Dataset content:
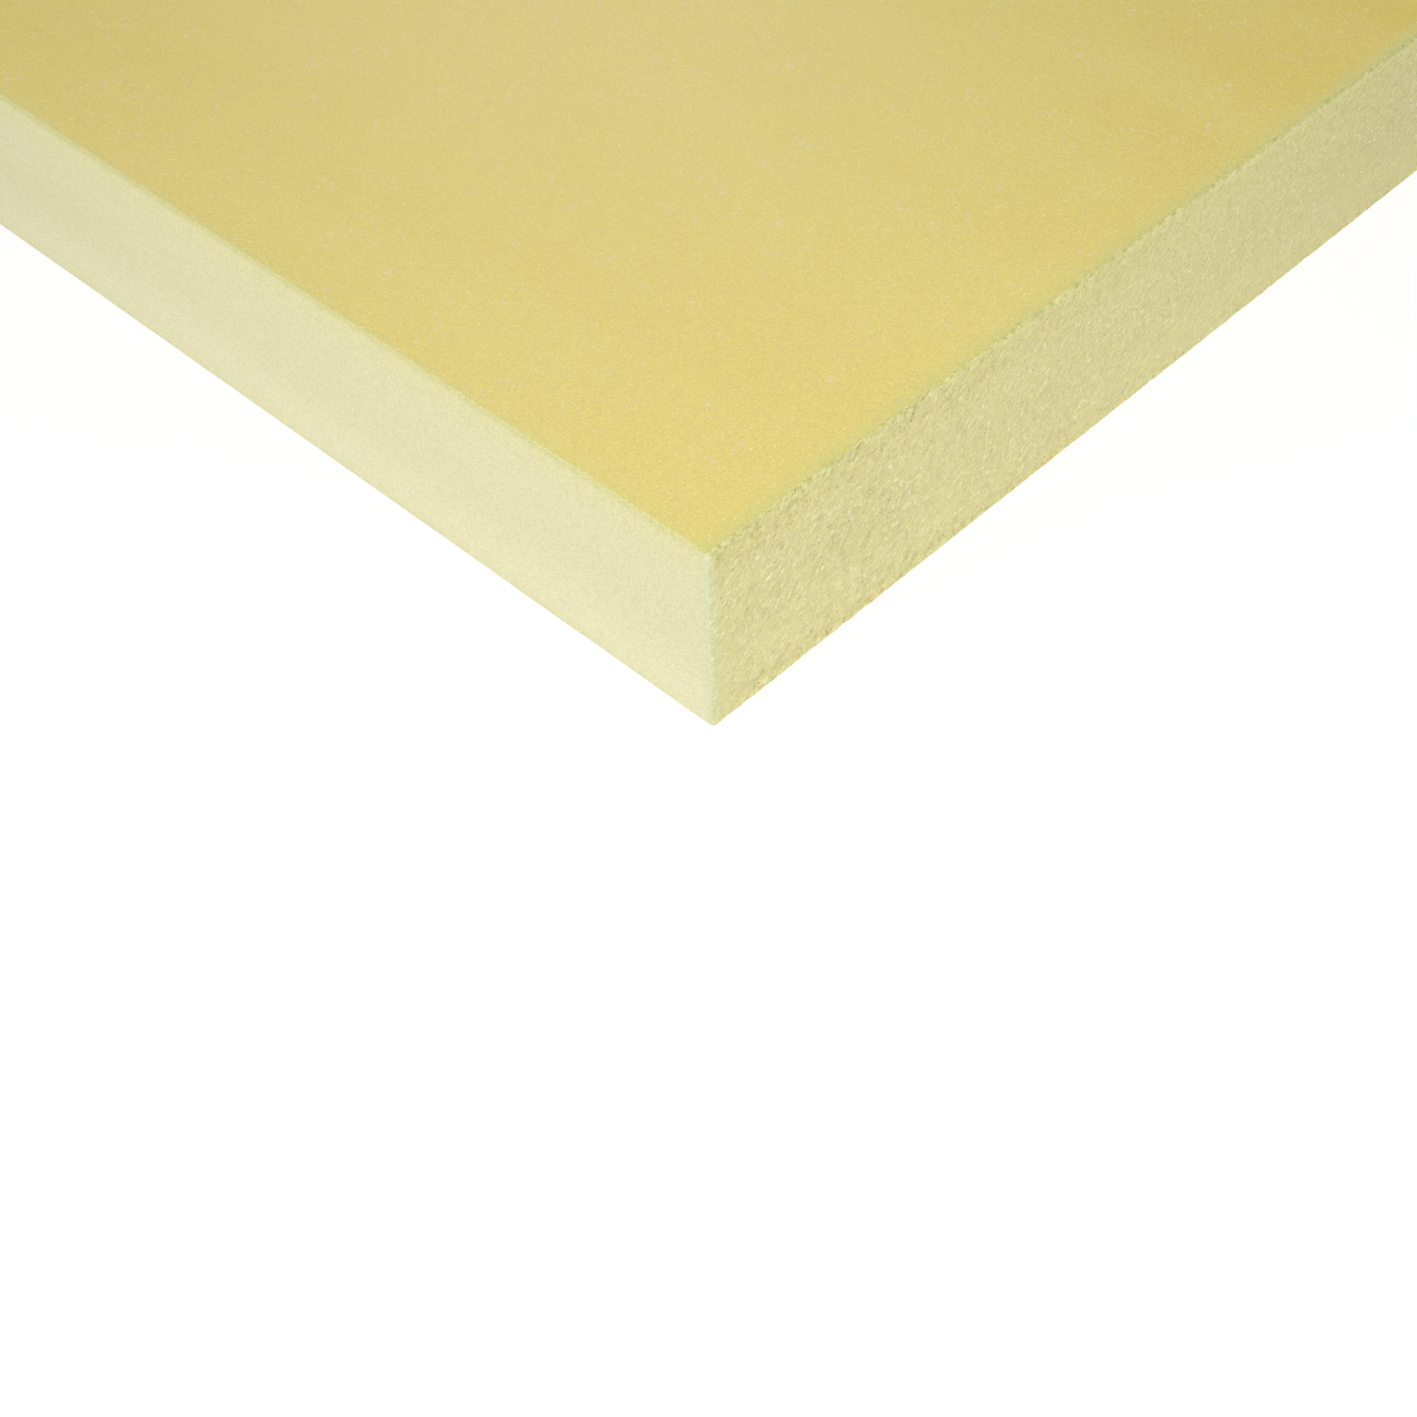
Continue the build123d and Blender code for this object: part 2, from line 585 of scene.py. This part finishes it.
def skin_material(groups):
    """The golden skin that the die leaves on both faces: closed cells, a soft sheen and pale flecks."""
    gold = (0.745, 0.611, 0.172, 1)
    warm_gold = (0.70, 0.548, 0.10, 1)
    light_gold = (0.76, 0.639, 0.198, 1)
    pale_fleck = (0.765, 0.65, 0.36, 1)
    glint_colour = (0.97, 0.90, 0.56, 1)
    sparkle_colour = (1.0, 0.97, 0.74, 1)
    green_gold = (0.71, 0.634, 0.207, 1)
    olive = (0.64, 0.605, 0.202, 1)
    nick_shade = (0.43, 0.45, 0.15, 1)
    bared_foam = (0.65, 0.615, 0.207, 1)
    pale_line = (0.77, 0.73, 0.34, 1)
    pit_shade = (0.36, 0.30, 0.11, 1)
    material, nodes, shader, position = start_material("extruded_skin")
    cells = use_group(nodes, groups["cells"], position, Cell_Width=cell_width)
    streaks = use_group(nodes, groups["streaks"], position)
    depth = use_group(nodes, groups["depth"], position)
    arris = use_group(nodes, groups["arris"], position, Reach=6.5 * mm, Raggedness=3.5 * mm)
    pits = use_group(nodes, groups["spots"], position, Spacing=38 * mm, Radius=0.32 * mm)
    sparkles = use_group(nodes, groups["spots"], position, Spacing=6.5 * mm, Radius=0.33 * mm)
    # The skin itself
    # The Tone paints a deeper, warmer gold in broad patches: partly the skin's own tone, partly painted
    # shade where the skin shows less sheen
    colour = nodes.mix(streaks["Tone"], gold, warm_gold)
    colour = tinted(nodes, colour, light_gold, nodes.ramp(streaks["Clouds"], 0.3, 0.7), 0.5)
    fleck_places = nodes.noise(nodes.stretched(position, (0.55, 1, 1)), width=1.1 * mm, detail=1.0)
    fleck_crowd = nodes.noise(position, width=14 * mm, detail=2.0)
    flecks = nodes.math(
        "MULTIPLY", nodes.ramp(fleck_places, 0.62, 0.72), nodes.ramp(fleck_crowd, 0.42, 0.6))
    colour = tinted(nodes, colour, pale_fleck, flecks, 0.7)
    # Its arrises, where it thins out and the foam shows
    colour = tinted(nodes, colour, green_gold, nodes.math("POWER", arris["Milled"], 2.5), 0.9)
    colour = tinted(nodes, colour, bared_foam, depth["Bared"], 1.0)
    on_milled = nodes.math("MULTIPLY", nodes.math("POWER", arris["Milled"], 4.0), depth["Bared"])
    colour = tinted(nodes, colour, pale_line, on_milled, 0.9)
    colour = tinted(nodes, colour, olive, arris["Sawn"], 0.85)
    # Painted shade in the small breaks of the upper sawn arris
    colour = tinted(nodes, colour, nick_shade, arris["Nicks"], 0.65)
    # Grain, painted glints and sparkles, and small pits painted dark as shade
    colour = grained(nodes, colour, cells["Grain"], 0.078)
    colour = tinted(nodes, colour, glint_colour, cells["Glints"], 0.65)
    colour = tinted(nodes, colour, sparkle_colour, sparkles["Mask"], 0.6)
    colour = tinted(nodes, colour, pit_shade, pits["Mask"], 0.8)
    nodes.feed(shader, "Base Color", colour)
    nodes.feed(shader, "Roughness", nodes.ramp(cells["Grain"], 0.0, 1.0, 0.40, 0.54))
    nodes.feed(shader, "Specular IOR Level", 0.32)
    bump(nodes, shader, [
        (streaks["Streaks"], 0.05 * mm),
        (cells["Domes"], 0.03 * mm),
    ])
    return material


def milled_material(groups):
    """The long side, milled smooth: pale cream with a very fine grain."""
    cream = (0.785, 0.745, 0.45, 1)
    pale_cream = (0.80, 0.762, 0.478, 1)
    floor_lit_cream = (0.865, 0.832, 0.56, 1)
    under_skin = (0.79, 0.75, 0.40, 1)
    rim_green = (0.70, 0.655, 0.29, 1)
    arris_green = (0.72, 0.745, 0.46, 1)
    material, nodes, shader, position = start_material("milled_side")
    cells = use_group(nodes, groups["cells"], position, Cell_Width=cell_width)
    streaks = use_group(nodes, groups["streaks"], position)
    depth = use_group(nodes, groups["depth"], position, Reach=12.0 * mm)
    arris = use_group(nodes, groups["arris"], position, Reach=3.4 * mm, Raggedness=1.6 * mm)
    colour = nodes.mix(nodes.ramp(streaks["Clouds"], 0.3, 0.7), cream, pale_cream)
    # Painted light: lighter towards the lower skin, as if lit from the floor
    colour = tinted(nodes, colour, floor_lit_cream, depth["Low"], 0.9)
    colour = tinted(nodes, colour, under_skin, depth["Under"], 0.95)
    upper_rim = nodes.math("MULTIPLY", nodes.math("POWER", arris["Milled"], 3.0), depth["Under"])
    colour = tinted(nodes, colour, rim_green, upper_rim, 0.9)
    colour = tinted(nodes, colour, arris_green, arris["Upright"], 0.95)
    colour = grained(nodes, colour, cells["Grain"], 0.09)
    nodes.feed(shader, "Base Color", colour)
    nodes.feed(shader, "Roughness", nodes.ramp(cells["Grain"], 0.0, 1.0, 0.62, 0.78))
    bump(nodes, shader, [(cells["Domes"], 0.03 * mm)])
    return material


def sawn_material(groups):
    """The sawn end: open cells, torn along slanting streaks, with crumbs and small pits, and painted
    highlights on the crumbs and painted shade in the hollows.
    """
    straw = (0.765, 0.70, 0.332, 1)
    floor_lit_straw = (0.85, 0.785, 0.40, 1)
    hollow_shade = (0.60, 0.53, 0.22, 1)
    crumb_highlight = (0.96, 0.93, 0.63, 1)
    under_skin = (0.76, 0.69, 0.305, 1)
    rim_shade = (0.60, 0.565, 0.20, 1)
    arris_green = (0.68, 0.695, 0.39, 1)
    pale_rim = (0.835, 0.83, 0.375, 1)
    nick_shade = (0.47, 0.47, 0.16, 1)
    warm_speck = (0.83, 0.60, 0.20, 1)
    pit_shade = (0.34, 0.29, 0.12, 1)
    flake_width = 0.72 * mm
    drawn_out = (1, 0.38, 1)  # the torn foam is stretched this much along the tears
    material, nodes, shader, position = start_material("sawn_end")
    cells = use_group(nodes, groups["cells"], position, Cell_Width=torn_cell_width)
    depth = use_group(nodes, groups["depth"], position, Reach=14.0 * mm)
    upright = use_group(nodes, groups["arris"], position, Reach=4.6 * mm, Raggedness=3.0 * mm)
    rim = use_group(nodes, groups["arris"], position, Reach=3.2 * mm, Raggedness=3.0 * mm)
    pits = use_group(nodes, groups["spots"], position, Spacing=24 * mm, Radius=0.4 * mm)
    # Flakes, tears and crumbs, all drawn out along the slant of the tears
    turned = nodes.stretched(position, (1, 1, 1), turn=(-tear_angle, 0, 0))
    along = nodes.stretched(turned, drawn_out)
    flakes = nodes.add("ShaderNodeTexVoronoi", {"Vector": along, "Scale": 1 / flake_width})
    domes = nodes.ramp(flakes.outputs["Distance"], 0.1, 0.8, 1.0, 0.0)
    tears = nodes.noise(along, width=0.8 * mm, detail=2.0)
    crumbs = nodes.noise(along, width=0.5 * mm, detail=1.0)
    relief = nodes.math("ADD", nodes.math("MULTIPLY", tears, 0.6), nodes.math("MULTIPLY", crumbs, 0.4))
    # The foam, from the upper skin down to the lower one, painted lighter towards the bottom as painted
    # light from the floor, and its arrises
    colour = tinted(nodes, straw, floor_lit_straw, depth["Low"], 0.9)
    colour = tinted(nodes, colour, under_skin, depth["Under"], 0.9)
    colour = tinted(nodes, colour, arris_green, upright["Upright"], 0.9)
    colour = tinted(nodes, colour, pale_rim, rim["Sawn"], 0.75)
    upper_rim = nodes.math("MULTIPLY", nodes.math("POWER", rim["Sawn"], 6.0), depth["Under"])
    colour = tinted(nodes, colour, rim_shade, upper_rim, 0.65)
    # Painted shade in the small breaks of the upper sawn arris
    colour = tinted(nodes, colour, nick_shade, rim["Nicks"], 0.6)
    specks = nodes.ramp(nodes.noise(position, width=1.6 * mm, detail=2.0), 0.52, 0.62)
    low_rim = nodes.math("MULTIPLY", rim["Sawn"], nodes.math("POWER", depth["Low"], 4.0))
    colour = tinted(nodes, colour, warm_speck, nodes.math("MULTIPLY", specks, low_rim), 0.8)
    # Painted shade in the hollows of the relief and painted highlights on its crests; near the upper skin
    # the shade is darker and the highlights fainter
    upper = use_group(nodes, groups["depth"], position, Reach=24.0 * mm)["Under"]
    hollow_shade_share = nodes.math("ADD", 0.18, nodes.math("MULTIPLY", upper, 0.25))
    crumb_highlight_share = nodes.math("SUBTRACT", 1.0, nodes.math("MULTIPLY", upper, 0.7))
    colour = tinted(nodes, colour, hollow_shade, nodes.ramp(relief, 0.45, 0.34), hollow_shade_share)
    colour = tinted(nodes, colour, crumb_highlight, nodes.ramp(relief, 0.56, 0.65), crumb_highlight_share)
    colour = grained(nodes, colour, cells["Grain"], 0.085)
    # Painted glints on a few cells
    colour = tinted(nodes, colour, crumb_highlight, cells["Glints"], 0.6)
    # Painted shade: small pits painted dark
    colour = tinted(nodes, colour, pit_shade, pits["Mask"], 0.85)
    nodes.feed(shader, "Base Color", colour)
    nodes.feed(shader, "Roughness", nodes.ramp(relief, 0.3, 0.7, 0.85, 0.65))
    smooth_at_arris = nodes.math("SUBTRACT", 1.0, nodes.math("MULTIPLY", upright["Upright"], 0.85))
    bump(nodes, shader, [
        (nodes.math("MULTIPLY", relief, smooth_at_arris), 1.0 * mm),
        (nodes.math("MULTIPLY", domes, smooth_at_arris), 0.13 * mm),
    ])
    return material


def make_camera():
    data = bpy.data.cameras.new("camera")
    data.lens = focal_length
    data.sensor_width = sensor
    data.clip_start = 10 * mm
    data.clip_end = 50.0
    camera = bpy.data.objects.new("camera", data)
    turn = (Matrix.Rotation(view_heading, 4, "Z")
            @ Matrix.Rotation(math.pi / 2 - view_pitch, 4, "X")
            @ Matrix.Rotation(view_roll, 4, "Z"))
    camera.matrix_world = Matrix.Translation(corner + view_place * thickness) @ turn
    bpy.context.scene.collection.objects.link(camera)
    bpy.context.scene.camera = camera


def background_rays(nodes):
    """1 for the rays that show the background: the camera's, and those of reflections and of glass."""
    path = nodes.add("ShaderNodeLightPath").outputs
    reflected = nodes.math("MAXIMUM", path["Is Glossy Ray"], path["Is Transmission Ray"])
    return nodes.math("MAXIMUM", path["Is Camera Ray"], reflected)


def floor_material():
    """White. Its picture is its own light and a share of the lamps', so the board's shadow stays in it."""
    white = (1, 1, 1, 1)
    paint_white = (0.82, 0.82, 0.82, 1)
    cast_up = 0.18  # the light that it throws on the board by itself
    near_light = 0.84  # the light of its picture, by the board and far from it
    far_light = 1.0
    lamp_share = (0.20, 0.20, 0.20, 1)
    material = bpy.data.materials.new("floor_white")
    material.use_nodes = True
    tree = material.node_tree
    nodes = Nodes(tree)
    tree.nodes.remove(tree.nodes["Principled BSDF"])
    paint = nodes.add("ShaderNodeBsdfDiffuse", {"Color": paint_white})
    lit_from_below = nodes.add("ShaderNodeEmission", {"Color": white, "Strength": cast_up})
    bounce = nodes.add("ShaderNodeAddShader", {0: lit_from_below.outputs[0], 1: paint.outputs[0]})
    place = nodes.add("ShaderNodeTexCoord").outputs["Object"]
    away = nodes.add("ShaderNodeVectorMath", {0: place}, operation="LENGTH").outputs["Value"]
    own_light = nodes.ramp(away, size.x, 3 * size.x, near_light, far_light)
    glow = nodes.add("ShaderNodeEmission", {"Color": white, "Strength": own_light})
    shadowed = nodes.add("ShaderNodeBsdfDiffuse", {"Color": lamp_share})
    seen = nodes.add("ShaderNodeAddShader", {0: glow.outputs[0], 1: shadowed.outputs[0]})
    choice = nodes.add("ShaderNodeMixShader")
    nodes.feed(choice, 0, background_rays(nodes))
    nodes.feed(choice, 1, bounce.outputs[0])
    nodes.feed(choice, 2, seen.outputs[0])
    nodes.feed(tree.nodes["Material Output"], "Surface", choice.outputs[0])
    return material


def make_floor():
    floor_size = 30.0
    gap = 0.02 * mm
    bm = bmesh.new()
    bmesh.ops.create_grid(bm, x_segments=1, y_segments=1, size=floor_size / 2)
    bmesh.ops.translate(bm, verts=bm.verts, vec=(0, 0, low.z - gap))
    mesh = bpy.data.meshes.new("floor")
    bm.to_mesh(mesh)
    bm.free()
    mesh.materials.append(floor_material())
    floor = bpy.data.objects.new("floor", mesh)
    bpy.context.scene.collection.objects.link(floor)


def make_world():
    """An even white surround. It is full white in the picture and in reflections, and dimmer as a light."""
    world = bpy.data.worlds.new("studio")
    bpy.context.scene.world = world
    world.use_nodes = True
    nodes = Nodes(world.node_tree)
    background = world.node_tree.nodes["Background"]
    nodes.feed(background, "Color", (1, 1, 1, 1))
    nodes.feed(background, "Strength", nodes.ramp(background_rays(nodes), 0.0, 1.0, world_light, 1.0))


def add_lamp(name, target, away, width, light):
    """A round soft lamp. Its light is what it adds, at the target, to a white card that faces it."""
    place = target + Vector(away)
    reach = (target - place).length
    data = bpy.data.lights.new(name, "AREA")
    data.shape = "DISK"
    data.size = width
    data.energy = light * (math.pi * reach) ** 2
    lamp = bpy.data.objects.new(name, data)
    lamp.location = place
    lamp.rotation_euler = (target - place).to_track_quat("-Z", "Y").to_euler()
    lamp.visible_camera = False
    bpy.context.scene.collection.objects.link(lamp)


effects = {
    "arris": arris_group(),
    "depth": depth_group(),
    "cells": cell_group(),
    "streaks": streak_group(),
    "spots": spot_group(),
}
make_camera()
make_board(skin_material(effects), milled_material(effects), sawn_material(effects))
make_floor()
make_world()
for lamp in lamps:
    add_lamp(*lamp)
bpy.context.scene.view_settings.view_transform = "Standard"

What is required:
Look for the word "this" and return every line where it occurs.

The reply:
Continue the build123d and Blender code for this object: part 2, from line 585 of scene.py. This part finishes it.
    drawn_out = (1, 0.38, 1)  # the torn foam is stretched this much along the tears